**Written request**
Count the lines in the entries below that include the word "code". Give nothing but the number.

--- START Data lines ---

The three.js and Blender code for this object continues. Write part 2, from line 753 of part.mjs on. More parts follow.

--- END Data lines ---
--- START Data lines ---

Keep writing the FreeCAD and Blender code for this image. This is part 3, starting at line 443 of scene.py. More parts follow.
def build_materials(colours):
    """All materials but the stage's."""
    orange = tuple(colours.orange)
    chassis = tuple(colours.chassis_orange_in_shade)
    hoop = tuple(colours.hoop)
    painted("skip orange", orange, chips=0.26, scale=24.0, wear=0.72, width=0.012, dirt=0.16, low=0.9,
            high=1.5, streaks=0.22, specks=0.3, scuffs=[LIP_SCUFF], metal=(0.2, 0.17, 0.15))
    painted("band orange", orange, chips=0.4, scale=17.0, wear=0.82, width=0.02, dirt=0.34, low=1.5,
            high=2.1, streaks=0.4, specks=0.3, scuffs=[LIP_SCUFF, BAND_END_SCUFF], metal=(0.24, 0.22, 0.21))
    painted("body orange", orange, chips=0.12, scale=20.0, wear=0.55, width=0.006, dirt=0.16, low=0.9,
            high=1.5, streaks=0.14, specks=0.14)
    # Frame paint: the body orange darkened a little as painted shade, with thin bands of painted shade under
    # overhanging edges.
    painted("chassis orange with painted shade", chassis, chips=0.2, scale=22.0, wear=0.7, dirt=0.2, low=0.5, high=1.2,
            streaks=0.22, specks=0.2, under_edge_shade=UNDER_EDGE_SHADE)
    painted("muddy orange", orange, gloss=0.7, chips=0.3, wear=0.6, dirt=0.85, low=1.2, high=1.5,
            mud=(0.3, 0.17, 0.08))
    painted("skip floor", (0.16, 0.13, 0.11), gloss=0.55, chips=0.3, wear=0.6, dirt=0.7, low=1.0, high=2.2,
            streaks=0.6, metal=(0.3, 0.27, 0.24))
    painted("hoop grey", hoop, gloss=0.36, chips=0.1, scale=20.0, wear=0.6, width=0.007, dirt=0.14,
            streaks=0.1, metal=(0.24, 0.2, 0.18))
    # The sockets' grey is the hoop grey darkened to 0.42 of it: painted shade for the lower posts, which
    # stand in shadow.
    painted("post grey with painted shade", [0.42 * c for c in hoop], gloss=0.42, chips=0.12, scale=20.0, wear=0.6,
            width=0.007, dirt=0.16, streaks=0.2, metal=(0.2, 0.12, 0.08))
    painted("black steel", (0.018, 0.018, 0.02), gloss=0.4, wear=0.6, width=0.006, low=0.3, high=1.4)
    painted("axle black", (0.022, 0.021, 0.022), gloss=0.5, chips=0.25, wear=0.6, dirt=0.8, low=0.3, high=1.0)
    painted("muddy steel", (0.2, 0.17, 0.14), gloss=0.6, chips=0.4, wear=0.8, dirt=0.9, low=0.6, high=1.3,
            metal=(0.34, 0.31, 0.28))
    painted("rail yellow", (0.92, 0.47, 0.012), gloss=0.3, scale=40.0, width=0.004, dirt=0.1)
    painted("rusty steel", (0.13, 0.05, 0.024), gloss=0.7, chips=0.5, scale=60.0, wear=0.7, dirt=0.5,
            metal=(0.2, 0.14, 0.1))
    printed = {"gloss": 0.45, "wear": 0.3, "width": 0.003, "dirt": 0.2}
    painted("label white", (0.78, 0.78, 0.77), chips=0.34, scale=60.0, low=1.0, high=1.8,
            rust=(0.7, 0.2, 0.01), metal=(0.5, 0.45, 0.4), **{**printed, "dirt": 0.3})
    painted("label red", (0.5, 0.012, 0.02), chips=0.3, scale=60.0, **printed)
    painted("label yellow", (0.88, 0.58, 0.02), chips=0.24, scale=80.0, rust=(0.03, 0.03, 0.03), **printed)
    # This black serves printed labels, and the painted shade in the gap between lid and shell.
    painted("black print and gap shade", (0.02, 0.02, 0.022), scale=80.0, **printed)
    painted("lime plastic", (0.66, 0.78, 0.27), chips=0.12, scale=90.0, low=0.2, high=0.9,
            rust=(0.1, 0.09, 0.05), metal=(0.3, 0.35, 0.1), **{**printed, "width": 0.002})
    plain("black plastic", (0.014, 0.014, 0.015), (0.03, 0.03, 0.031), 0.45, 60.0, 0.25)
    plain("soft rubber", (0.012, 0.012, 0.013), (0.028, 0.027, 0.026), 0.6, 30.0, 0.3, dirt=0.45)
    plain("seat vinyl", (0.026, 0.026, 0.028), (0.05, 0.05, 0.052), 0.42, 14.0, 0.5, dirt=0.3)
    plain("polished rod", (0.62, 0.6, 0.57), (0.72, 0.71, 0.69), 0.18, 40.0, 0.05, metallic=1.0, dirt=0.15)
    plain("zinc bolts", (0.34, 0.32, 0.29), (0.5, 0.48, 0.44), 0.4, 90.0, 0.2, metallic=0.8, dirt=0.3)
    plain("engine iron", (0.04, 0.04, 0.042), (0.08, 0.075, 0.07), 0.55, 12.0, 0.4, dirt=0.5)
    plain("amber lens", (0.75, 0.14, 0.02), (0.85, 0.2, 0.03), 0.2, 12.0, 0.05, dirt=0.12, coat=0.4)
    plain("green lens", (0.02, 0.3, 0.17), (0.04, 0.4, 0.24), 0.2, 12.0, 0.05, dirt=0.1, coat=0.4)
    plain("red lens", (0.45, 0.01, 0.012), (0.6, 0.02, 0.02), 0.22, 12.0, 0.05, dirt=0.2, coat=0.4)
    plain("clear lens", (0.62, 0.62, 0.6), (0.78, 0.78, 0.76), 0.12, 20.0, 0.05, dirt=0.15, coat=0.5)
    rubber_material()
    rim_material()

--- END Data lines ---

**Result**
2